[START OF Recorded information]
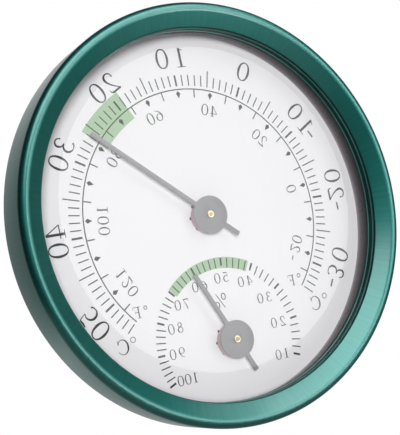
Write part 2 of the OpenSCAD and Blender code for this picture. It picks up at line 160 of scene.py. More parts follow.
# Numerals in a plain roman style, 1 high: a stroke is a line of points (across, up, half the
# pen's width), closed where it ends where it began, and a single point is a dot. SIDE and HAIR are
# the half widths of a full stroke and of a hairline.
SIDE, HAIR = 0.062, 0.026
GLYPHS = {
    "0": [
        [(0.281, 0.5, SIDE), (0, 0.98, HAIR), (-0.281, 0.5, SIDE), (0, 0.02, HAIR),
         (0.281, 0.5, SIDE)],
    ],
    "1": [
        [(0.01, 0.0, SIDE), (0.01, 0.97, SIDE)],
        [(-0.20, 0.845, 0.012), (-0.10, 0.885, 0.022), (0.03, 0.985, 0.015)],
        [(-0.24, 0.014, 0.014), (0.0, 0.022, 0.022), (0.26, 0.014, 0.014)],
    ],
    "2": [
        [(-0.245, 0.72, 0.02), (-0.19, 0.88, 0.03), (0.0, 0.965, 0.035), (0.175, 0.87, 0.055),
         (0.205, 0.70, 0.06), (0.11, 0.48, 0.04), (-0.06, 0.26, 0.026), (-0.26, 0.06, 0.024)],
        [(-0.30, 0.048, 0.048), (0.0, 0.048, 0.048), (0.22, 0.048, 0.048)],
        [(0.20, 0.05, 0.045), (0.27, 0.10, 0.03), (0.325, 0.24, 0.012)],
        [(-0.225, 0.73, 0.045)],
    ],
    "3": [
        [(-0.215, 0.80, 0.022), (-0.13, 0.93, 0.03), (0.02, 0.965, 0.036), (0.16, 0.88, 0.052),
         (0.175, 0.73, 0.052), (0.08, 0.58, 0.03), (-0.08, 0.525, HAIR)],
        [(-0.08, 0.525, HAIR), (0.12, 0.49, 0.04), (0.235, 0.31, 0.058), (0.15, 0.10, 0.042),
         (-0.02, 0.022, 0.02), (-0.20, 0.05, 0.03), (-0.25, 0.115, 0.03)],
        [(-0.215, 0.795, 0.04)],
        [(-0.245, 0.10, 0.045)],
    ],
    "4": [
        [(0.12, 0.98, 0.028), (-0.10, 0.62, 0.024), (-0.31, 0.27, 0.024)],
        [(-0.32, 0.265, 0.024), (0.33, 0.265, 0.024)],
        [(0.13, 0.0, SIDE), (0.13, 0.97, SIDE)],
        [(-0.07, 0.014, 0.014), (0.13, 0.022, 0.02), (0.33, 0.014, 0.014)],
    ],
    "5": [
        [(-0.17, 0.925, 0.035), (0.05, 0.93, 0.05), (0.22, 0.965, 0.03)],
        [(-0.17, 0.93, 0.024), (-0.21, 0.72, 0.02), (-0.24, 0.54, 0.02)],
        [(-0.24, 0.55, 0.016), (-0.05, 0.625, 0.03), (0.16, 0.52, 0.05), (0.235, 0.32, 0.058),
         (0.15, 0.10, 0.044), (-0.04, 0.022, 0.022), (-0.20, 0.06, 0.03)],
        [(-0.225, 0.10, 0.048)],
    ],
    "6": [
        [(0.24, 0.975, 0.014), (0.02, 0.87, 0.03), (-0.18, 0.66, 0.046), (-0.27, 0.36, SIDE),
         (-0.18, 0.10, 0.036), (0.0, 0.02, HAIR), (0.20, 0.10, 0.036), (0.265, 0.31, SIDE),
         (0.18, 0.53, 0.034), (0.02, 0.60, HAIR), (-0.16, 0.53, 0.024), (-0.25, 0.40, 0.02)],
    ],
    "7": [
        [(-0.26, 0.945, 0.045), (0.0, 0.94, 0.05), (0.29, 0.94, 0.045)],
        [(-0.24, 0.95, 0.03), (-0.31, 0.76, 0.012)],
        [(0.28, 0.92, 0.02), (0.12, 0.60, 0.028), (0.0, 0.30, 0.045), (-0.07, 0.0, 0.055)],
    ],
    "8": [
        [(-0.19, 0.78, 0.046), (0.0, 0.98, HAIR), (0.19, 0.79, 0.036), (0.02, 0.55, HAIR),
         (-0.19, 0.78, 0.046)],
        [(0.25, 0.26, SIDE), (0.0, 0.02, HAIR), (-0.25, 0.25, 0.04), (-0.02, 0.53, HAIR),
         (0.25, 0.26, SIDE)],
        [(-0.14, 0.66, 0.03), (0.0, 0.55, 0.05), (0.14, 0.46, 0.03)],
    ],
    "-": [[(-0.20, 0.40, 0.042), (0.20, 0.40, 0.042)]],
    "C": [
        [(0.34, 0.70, 0.02), (0.24, 0.90, 0.024), (0.02, 0.98, HAIR), (-0.24, 0.83, 0.045),
         (-0.34, 0.5, 0.06), (-0.24, 0.17, 0.045), (0.04, 0.02, HAIR), (0.26, 0.10, 0.02),
         (0.38, 0.25, 0.014)],
        [(0.35, 0.66, 0.014), (0.35, 0.97, 0.02)],
    ],
    "F": [
        [(-0.16, 0.0, 0.055), (-0.16, 0.98, 0.055)],
        [(-0.32, 0.98, HAIR), (0.33, 0.98, HAIR)],
        [(0.33, 0.99, 0.016), (0.34, 0.78, 0.014)],
        [(-0.14, 0.52, HAIR), (0.17, 0.52, HAIR)],
        [(0.17, 0.40, 0.016), (0.17, 0.64, 0.016)],
        [(-0.32, 0.018, 0.018), (0.02, 0.018, 0.018)],
    ],
    "%": [
        [(-0.44, 0.76, 0.036), (-0.29, 0.97, 0.03), (-0.14, 0.76, 0.036), (-0.29, 0.55, 0.03),
         (-0.44, 0.76, 0.036)],
        [(0.14, 0.23, 0.036), (0.29, 0.44, 0.03), (0.44, 0.23, 0.036), (0.29, 0.02, 0.03),
         (0.14, 0.23, 0.036)],
        [(-0.26, 0.0, 0.026), (0.28, 1.0, 0.026)],
    ],
}
GLYPHS["9"] = [[(-x, 1 - y, half) for x, y, half in stroke] for stroke in GLYPHS["6"]]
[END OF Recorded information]
== Required work ==
Make an exact copy of all the data.

== Correct answer ==
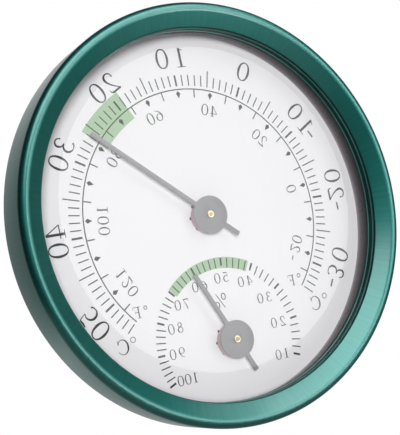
Write part 2 of the OpenSCAD and Blender code for this picture. It picks up at line 160 of scene.py. More parts follow.
# Numerals in a plain roman style, 1 high: a stroke is a line of points (across, up, half the
# pen's width), closed where it ends where it began, and a single point is a dot. SIDE and HAIR are
# the half widths of a full stroke and of a hairline.
SIDE, HAIR = 0.062, 0.026
GLYPHS = {
    "0": [
        [(0.281, 0.5, SIDE), (0, 0.98, HAIR), (-0.281, 0.5, SIDE), (0, 0.02, HAIR),
         (0.281, 0.5, SIDE)],
    ],
    "1": [
        [(0.01, 0.0, SIDE), (0.01, 0.97, SIDE)],
        [(-0.20, 0.845, 0.012), (-0.10, 0.885, 0.022), (0.03, 0.985, 0.015)],
        [(-0.24, 0.014, 0.014), (0.0, 0.022, 0.022), (0.26, 0.014, 0.014)],
    ],
    "2": [
        [(-0.245, 0.72, 0.02), (-0.19, 0.88, 0.03), (0.0, 0.965, 0.035), (0.175, 0.87, 0.055),
         (0.205, 0.70, 0.06), (0.11, 0.48, 0.04), (-0.06, 0.26, 0.026), (-0.26, 0.06, 0.024)],
        [(-0.30, 0.048, 0.048), (0.0, 0.048, 0.048), (0.22, 0.048, 0.048)],
        [(0.20, 0.05, 0.045), (0.27, 0.10, 0.03), (0.325, 0.24, 0.012)],
        [(-0.225, 0.73, 0.045)],
    ],
    "3": [
        [(-0.215, 0.80, 0.022), (-0.13, 0.93, 0.03), (0.02, 0.965, 0.036), (0.16, 0.88, 0.052),
         (0.175, 0.73, 0.052), (0.08, 0.58, 0.03), (-0.08, 0.525, HAIR)],
        [(-0.08, 0.525, HAIR), (0.12, 0.49, 0.04), (0.235, 0.31, 0.058), (0.15, 0.10, 0.042),
         (-0.02, 0.022, 0.02), (-0.20, 0.05, 0.03), (-0.25, 0.115, 0.03)],
        [(-0.215, 0.795, 0.04)],
        [(-0.245, 0.10, 0.045)],
    ],
    "4": [
        [(0.12, 0.98, 0.028), (-0.10, 0.62, 0.024), (-0.31, 0.27, 0.024)],
        [(-0.32, 0.265, 0.024), (0.33, 0.265, 0.024)],
        [(0.13, 0.0, SIDE), (0.13, 0.97, SIDE)],
        [(-0.07, 0.014, 0.014), (0.13, 0.022, 0.02), (0.33, 0.014, 0.014)],
    ],
    "5": [
        [(-0.17, 0.925, 0.035), (0.05, 0.93, 0.05), (0.22, 0.965, 0.03)],
        [(-0.17, 0.93, 0.024), (-0.21, 0.72, 0.02), (-0.24, 0.54, 0.02)],
        [(-0.24, 0.55, 0.016), (-0.05, 0.625, 0.03), (0.16, 0.52, 0.05), (0.235, 0.32, 0.058),
         (0.15, 0.10, 0.044), (-0.04, 0.022, 0.022), (-0.20, 0.06, 0.03)],
        [(-0.225, 0.10, 0.048)],
    ],
    "6": [
        [(0.24, 0.975, 0.014), (0.02, 0.87, 0.03), (-0.18, 0.66, 0.046), (-0.27, 0.36, SIDE),
         (-0.18, 0.10, 0.036), (0.0, 0.02, HAIR), (0.20, 0.10, 0.036), (0.265, 0.31, SIDE),
         (0.18, 0.53, 0.034), (0.02, 0.60, HAIR), (-0.16, 0.53, 0.024), (-0.25, 0.40, 0.02)],
    ],
    "7": [
        [(-0.26, 0.945, 0.045), (0.0, 0.94, 0.05), (0.29, 0.94, 0.045)],
        [(-0.24, 0.95, 0.03), (-0.31, 0.76, 0.012)],
        [(0.28, 0.92, 0.02), (0.12, 0.60, 0.028), (0.0, 0.30, 0.045), (-0.07, 0.0, 0.055)],
    ],
    "8": [
        [(-0.19, 0.78, 0.046), (0.0, 0.98, HAIR), (0.19, 0.79, 0.036), (0.02, 0.55, HAIR),
         (-0.19, 0.78, 0.046)],
        [(0.25, 0.26, SIDE), (0.0, 0.02, HAIR), (-0.25, 0.25, 0.04), (-0.02, 0.53, HAIR),
         (0.25, 0.26, SIDE)],
        [(-0.14, 0.66, 0.03), (0.0, 0.55, 0.05), (0.14, 0.46, 0.03)],
    ],
    "-": [[(-0.20, 0.40, 0.042), (0.20, 0.40, 0.042)]],
    "C": [
        [(0.34, 0.70, 0.02), (0.24, 0.90, 0.024), (0.02, 0.98, HAIR), (-0.24, 0.83, 0.045),
         (-0.34, 0.5, 0.06), (-0.24, 0.17, 0.045), (0.04, 0.02, HAIR), (0.26, 0.10, 0.02),
         (0.38, 0.25, 0.014)],
        [(0.35, 0.66, 0.014), (0.35, 0.97, 0.02)],
    ],
    "F": [
        [(-0.16, 0.0, 0.055), (-0.16, 0.98, 0.055)],
        [(-0.32, 0.98, HAIR), (0.33, 0.98, HAIR)],
        [(0.33, 0.99, 0.016), (0.34, 0.78, 0.014)],
        [(-0.14, 0.52, HAIR), (0.17, 0.52, HAIR)],
        [(0.17, 0.40, 0.016), (0.17, 0.64, 0.016)],
        [(-0.32, 0.018, 0.018), (0.02, 0.018, 0.018)],
    ],
    "%": [
        [(-0.44, 0.76, 0.036), (-0.29, 0.97, 0.03), (-0.14, 0.76, 0.036), (-0.29, 0.55, 0.03),
         (-0.44, 0.76, 0.036)],
        [(0.14, 0.23, 0.036), (0.29, 0.44, 0.03), (0.44, 0.23, 0.036), (0.29, 0.02, 0.03),
         (0.14, 0.23, 0.036)],
        [(-0.26, 0.0, 0.026), (0.28, 1.0, 0.026)],
    ],
}
GLYPHS["9"] = [[(-x, 1 - y, half) for x, y, half in stroke] for stroke in GLYPHS["6"]]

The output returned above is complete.